Xylk also promises at least two more drops of the Grocery Bags as we know it: one on March 8, his birthday, and another one on April 8, both through the still-functioning Xylk website.

He is slightly tweaking the winning formula out of necessity, though. Xylks Grocery Bags were initially printed with photos of luxury bags but Xylk has commissioned “hyper-realistic” drawings in their place. The result will be basically the same but, now, he’ll own the imagery entirely.

And it’s not just that one famous French handbag that he’s got in his sights.

“I have all these other bags ready to go,” Xylk smiled. “I’ve got bags from all the big luxury labels. I’m coming for everyone.”

Xylk sees this as leveling the playing field.

“Like, how dare these brands create this demand and make people go crazy for their stuff but not make it available,” he said.

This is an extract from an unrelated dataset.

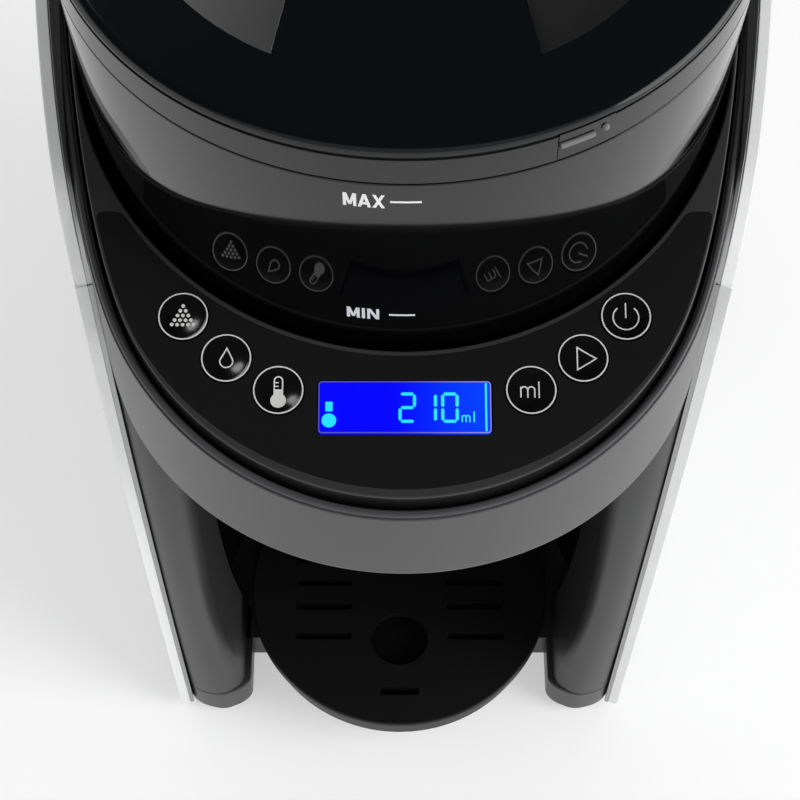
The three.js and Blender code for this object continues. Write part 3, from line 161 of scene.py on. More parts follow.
def sweep(start, end, count):
    """Angles from start to end in degrees, given in radians. A full turn leaves out its last one."""
    return np.radians(np.linspace(start, end, count, endpoint=end - start < 360))


def circle(x, y, radius, sides=96, start=0.0, end=360.0):
    """Points x + r cos a, y + r sin a, for a from start to end in degrees; a full circle isn't closed."""
    a = sweep(start, end, sides)
    return np.stack([x + radius * np.cos(a), y + radius * np.sin(a)], -1)


def rectangle(x0, x1, y0, y1, radius=0.0, steps=5):
    return rounded([[x0, y0], [x1, y0], [x1, y1], [x0, y1]], radius, steps)


def unit(vectors):
    return vectors / np.linalg.norm(vectors, axis=1, keepdims=True)


def raised(place, height):
    """Plan points with a height each, or with one height for all."""
    return np.column_stack([place, np.broadcast_to(height, len(place))])


def normals(outline):
    """Unit vectors square to a closed outline that runs anticlockwise, pointing outwards."""
    along = unit(np.roll(outline, -1, 0) - np.roll(outline, 1, 0))
    return np.stack([along[:, 1], -along[:, 0]], -1)


def turned(profile, x=0.0, y=0.0, sides=160, start=0.0, end=360.0):
    """Patch of a closed profile of (radius, height) points turned about the upright line through (x, y)."""
    a = sweep(start, end, sides)
    radius, level = profile[:, :1], profile[:, 1:]
    grid = np.stack([x + radius * np.cos(a), y + radius * np.sin(a), level + 0 * a], -1)
    return patch(grid, wrap_columns=end - start >= 360)


def walled(outline, profile, bottom, top, wrap=True, out=None):
    """Patch of a wall along an outline. A profile point (offset, share, rise) lies offset outside the
    outline, at share of the way from the bottom's height to the top's, plus rise."""
    out = normals(outline) if out is None else out
    offset, share, rise = (profile[:, i, None] for i in range(3))
    place = outline[None] + offset[..., None] * out[None]
    low, high = bottom(place[..., 1]), top(place[..., 1])
    level = low + (high - low) * share + rise
    return patch(np.concatenate([place, level[..., None]], -1), wrap_columns=wrap)


def wall_profile(outer, inner, top_soft, bottom_soft, steps=4, inner_bottom=None):
    """Closed profile of a plain wall with rounded rims, for walled(). Its inner bottom edge can have a
    radius of its own."""
    inner_bottom = bottom_soft if inner_bottom is None else inner_bottom
    a = np.radians(np.linspace(0, 90, steps + 1))
    rows = []
    for edge, side, share, up, soft, turn in (
            (outer, -1, 0, 1, bottom_soft, a[::-1]), (outer, -1, 1, -1, top_soft, a),
            (inner, 1, 1, -1, top_soft, a[::-1]), (inner, 1, 0, 1, inner_bottom, a)):
        rows.append(np.stack([edge + side * soft * (1 - np.cos(turn)), share + 0 * turn,
                              up * soft * (1 - np.sin(turn))], -1))
    return np.vstack(rows)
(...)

“It’s classism built on racism. Like, we’re gonna make everyone want this but only a certain type of person can have it? The Grocery Bags are me saying, ‘No, we can have it too.'”

In an era where Beyoncé is swapping out her Birkins for Telfar’s signature tote, luxury is no longer confined to fancy bags and expensive shoes. Luxury is an idea, a feeling.

“We’ve been taught that ‘luxury’ means a specific lifestyle but it’s now an emotion,” said Xylk. “Luxury isn’t tangible anymore. We, the people, we’re luxury. Without us, Luxury doesn’t exist.”

“These fashion brands have been the focus of everything for so long but I just wanna make fun of them. I wanna make something of my own from them.”